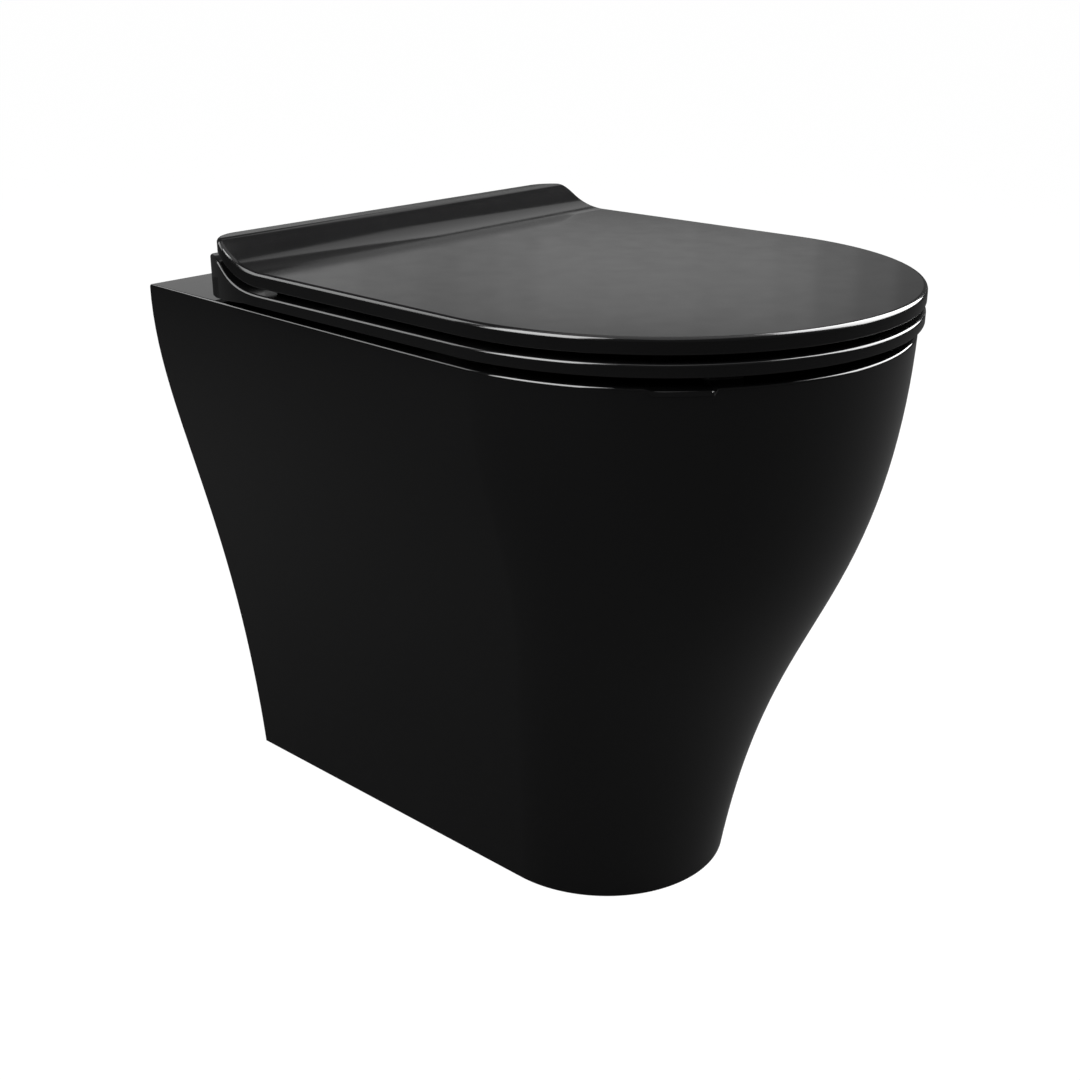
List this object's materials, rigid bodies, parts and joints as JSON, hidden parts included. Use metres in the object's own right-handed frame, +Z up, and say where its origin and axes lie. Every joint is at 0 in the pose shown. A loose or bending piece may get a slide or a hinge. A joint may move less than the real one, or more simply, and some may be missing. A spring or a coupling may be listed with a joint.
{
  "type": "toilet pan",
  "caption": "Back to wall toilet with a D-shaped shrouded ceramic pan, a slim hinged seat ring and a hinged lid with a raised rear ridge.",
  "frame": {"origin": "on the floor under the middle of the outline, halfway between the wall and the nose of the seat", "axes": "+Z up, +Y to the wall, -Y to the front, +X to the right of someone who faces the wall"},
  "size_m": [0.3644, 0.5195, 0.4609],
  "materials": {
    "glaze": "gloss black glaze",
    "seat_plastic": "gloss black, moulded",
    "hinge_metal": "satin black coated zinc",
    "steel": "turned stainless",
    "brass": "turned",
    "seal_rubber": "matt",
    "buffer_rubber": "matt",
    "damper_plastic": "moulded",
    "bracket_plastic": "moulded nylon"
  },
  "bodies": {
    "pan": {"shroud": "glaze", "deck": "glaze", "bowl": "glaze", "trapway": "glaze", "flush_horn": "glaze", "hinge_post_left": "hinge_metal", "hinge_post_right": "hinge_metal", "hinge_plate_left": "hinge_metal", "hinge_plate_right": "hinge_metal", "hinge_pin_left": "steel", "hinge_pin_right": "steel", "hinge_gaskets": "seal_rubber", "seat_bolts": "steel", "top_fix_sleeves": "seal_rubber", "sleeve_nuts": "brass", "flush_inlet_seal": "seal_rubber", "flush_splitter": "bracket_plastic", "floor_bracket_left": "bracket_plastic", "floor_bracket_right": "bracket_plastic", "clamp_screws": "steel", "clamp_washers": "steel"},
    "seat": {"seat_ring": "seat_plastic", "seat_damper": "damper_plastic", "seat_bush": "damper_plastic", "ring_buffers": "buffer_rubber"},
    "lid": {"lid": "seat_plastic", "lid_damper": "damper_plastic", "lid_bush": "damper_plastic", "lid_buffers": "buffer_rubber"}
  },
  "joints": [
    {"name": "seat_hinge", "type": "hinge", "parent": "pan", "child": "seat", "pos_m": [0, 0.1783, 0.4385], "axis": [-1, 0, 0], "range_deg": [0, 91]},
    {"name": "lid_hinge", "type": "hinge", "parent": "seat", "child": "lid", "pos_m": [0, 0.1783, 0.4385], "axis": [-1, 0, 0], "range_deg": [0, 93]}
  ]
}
□ □ □ □ □ □ □
### GOAL
Print the whole listing exactly as it is.

### TASK RESPONSE
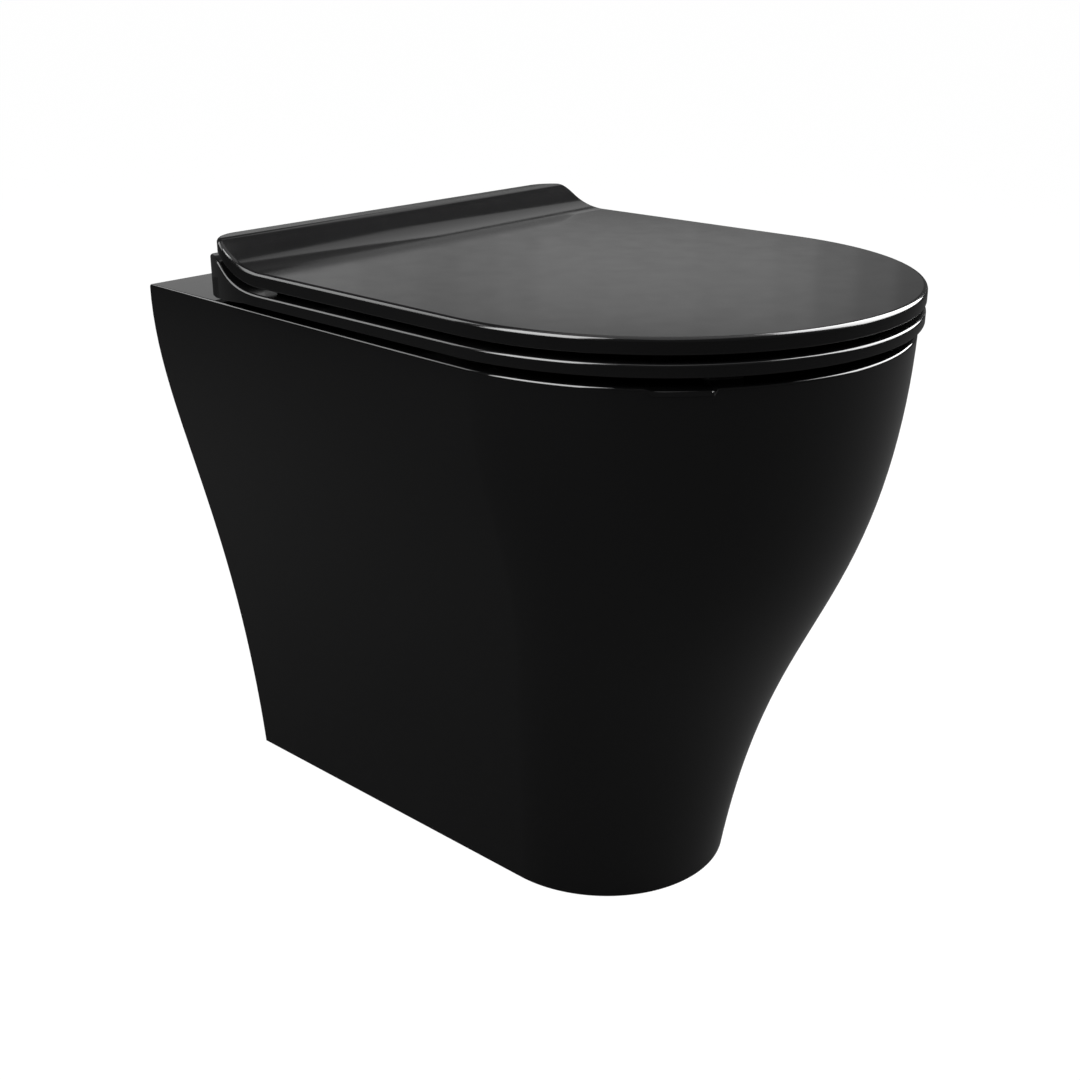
List this object's materials, rigid bodies, parts and joints as JSON, hidden parts included. Use metres in the object's own right-handed frame, +Z up, and say where its origin and axes lie. Every joint is at 0 in the pose shown. A loose or bending piece may get a slide or a hinge. A joint may move less than the real one, or more simply, and some may be missing. A spring or a coupling may be listed with a joint.
{
  "type": "toilet pan",
  "caption": "Back to wall toilet with a D-shaped shrouded ceramic pan, a slim hinged seat ring and a hinged lid with a raised rear ridge.",
  "frame": {"origin": "on the floor under the middle of the outline, halfway between the wall and the nose of the seat", "axes": "+Z up, +Y to the wall, -Y to the front, +X to the right of someone who faces the wall"},
  "size_m": [0.3644, 0.5195, 0.4609],
  "materials": {
    "glaze": "gloss black glaze",
    "seat_plastic": "gloss black, moulded",
    "hinge_metal": "satin black coated zinc",
    "steel": "turned stainless",
    "brass": "turned",
    "seal_rubber": "matt",
    "buffer_rubber": "matt",
    "damper_plastic": "moulded",
    "bracket_plastic": "moulded nylon"
  },
  "bodies": {
    "pan": {"shroud": "glaze", "deck": "glaze", "bowl": "glaze", "trapway": "glaze", "flush_horn": "glaze", "hinge_post_left": "hinge_metal", "hinge_post_right": "hinge_metal", "hinge_plate_left": "hinge_metal", "hinge_plate_right": "hinge_metal", "hinge_pin_left": "steel", "hinge_pin_right": "steel", "hinge_gaskets": "seal_rubber", "seat_bolts": "steel", "top_fix_sleeves": "seal_rubber", "sleeve_nuts": "brass", "flush_inlet_seal": "seal_rubber", "flush_splitter": "bracket_plastic", "floor_bracket_left": "bracket_plastic", "floor_bracket_right": "bracket_plastic", "clamp_screws": "steel", "clamp_washers": "steel"},
    "seat": {"seat_ring": "seat_plastic", "seat_damper": "damper_plastic", "seat_bush": "damper_plastic", "ring_buffers": "buffer_rubber"},
    "lid": {"lid": "seat_plastic", "lid_damper": "damper_plastic", "lid_bush": "damper_plastic", "lid_buffers": "buffer_rubber"}
  },
  "joints": [
    {"name": "seat_hinge", "type": "hinge", "parent": "pan", "child": "seat", "pos_m": [0, 0.1783, 0.4385], "axis": [-1, 0, 0], "range_deg": [0, 91]},
    {"name": "lid_hinge", "type": "hinge", "parent": "seat", "child": "lid", "pos_m": [0, 0.1783, 0.4385], "axis": [-1, 0, 0], "range_deg": [0, 93]}
  ]
}